- **Set task**:
Gather up the lines that contain "with".

- **Data in this exercise**:
┄┄┄┄┄┄

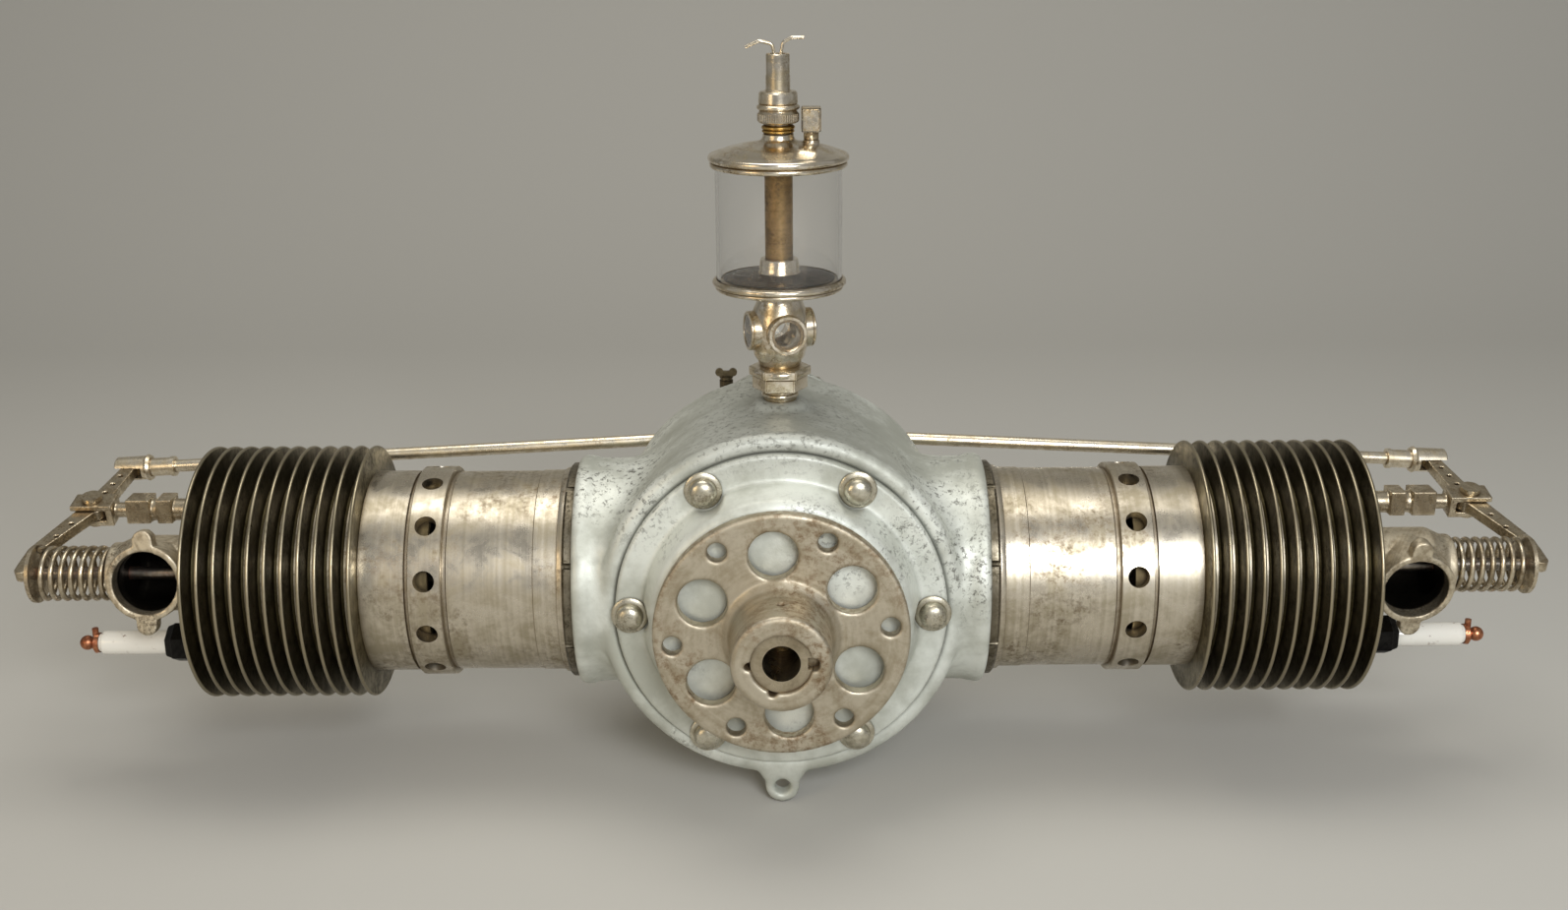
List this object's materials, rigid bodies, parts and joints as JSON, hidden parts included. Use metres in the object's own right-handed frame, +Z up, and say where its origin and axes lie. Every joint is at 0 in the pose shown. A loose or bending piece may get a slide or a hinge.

┄┄┄┄┄┄

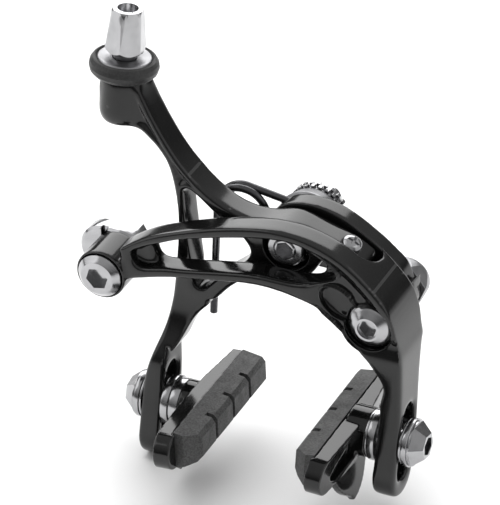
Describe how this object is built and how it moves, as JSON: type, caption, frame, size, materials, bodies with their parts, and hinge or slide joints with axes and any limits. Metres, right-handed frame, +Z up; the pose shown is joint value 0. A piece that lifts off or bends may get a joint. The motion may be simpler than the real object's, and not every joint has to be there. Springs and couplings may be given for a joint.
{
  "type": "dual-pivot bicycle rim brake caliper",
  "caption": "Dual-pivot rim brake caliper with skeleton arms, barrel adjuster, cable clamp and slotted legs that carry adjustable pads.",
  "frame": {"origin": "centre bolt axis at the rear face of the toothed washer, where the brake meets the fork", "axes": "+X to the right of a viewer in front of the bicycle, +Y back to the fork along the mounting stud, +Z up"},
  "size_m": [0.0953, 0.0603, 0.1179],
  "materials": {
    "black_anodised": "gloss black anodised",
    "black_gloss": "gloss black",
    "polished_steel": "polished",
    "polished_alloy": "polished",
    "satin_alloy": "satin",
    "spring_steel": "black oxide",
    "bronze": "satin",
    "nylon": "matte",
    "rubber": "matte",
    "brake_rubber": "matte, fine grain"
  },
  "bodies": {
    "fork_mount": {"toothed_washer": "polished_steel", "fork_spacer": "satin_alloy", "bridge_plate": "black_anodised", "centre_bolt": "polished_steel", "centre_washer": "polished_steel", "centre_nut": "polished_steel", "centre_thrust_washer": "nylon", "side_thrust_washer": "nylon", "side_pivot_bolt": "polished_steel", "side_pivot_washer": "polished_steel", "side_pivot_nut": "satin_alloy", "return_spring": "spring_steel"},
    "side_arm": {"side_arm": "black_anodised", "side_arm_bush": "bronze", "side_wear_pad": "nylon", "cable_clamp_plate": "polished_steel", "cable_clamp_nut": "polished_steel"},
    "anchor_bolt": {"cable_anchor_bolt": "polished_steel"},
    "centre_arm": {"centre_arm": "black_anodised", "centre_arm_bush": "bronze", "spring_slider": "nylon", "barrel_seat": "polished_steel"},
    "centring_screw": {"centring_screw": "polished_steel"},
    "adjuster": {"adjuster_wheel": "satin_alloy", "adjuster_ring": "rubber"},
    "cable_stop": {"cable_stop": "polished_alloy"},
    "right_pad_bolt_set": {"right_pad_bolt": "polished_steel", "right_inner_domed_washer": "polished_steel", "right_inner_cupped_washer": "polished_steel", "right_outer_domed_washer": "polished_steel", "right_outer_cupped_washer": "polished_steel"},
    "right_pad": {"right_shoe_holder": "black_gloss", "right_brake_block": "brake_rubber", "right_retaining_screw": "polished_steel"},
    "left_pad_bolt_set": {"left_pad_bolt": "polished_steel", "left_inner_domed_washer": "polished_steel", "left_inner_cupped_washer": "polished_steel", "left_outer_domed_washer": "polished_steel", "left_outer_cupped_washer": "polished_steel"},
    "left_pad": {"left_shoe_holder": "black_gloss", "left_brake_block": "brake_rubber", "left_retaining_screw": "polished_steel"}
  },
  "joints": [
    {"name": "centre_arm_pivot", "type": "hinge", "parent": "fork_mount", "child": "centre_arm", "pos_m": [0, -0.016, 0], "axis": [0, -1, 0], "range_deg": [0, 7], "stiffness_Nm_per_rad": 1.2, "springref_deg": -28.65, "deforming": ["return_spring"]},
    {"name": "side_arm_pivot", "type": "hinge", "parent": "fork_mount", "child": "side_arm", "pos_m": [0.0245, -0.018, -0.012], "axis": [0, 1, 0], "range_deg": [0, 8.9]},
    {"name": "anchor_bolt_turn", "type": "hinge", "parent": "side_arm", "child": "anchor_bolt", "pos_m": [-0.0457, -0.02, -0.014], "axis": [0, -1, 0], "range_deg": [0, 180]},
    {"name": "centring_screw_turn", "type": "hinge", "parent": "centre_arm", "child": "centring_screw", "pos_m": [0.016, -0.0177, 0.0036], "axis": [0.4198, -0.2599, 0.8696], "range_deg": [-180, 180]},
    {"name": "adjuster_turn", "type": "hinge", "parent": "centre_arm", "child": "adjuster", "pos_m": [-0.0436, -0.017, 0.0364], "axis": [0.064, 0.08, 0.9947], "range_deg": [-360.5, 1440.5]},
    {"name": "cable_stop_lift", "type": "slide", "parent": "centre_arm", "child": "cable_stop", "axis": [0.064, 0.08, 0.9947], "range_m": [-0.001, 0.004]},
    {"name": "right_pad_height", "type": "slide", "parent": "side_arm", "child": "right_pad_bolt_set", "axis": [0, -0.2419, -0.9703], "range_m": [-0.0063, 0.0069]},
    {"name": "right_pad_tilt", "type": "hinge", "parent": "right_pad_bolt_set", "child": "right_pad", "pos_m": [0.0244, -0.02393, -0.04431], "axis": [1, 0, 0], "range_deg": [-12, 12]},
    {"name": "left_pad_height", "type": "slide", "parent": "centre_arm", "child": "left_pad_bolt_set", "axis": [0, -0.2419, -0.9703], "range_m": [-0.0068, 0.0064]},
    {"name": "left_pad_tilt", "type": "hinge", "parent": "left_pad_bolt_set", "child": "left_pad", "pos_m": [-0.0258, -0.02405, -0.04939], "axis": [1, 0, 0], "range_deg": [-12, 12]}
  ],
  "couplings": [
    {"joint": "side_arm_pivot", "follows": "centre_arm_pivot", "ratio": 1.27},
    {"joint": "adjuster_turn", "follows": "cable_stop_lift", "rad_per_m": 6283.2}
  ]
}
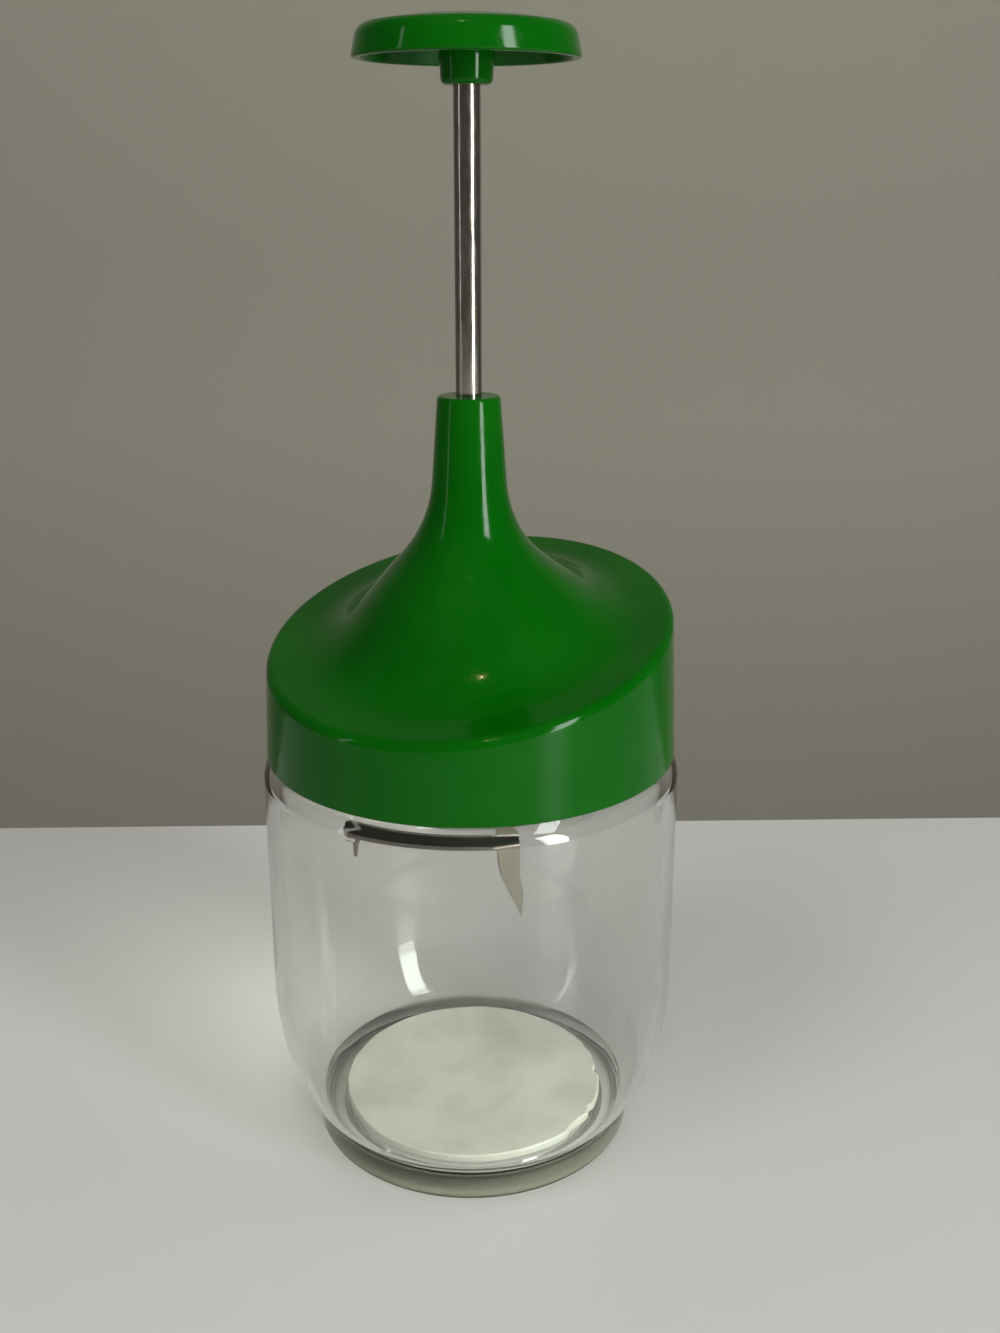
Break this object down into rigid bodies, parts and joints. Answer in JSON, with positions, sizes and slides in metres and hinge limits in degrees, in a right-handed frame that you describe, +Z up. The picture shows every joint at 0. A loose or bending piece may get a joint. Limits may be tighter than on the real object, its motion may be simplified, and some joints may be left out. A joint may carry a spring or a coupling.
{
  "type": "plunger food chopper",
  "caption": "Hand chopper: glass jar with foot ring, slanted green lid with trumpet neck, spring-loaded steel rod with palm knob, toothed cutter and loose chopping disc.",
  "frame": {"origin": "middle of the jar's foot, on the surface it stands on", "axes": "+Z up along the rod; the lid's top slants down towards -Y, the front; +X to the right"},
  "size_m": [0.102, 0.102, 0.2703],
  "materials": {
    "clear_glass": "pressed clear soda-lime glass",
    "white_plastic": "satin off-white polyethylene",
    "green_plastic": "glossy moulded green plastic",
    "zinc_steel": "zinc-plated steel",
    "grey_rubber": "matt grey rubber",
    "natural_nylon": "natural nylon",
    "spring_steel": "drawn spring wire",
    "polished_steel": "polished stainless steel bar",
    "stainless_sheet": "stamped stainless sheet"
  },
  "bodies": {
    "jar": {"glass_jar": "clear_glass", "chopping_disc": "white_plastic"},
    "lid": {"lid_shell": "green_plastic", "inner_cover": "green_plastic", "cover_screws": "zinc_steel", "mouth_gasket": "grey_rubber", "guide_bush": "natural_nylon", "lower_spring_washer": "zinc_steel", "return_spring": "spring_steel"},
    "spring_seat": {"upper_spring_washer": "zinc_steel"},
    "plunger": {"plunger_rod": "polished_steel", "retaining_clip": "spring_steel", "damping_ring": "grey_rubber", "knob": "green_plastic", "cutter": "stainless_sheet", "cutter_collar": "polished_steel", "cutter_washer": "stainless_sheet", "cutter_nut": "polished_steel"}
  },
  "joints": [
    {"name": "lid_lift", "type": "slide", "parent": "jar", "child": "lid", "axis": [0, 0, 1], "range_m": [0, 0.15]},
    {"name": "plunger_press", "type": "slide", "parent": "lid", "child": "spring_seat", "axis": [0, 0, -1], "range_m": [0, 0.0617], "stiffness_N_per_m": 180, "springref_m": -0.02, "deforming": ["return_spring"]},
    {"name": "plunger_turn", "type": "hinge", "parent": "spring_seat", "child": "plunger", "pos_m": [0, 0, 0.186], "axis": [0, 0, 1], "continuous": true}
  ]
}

┄┄┄┄┄┄

- **Result for this exercise**:
Describe how this object is built and how it moves, as JSON: type, caption, frame, size, materials, bodies with their parts, and hinge or slide joints with axes and any limits. Metres, right-handed frame, +Z up; the pose shown is joint value 0. A piece that lifts off or bends may get a joint. The motion may be simpler than the real object's, and not every joint has to be there. Springs and couplings may be given for a joint.
  "caption": "Dual-pivot rim brake caliper with skeleton arms, barrel adjuster, cable clamp and slotted legs that carry adjustable pads.",
Break this object down into rigid bodies, parts and joints. Answer in JSON, with positions, sizes and slides in metres and hinge limits in degrees, in a right-handed frame that you describe, +Z up. The picture shows every joint at 0. A loose or bending piece may get a joint. Limits may be tighter than on the real object, its motion may be simplified, and some joints may be left out. A joint may carry a spring or a coupling.
  "caption": "Hand chopper: glass jar with foot ring, slanted green lid with trumpet neck, spring-loaded steel rod with palm knob, toothed cutter and loose chopping disc.",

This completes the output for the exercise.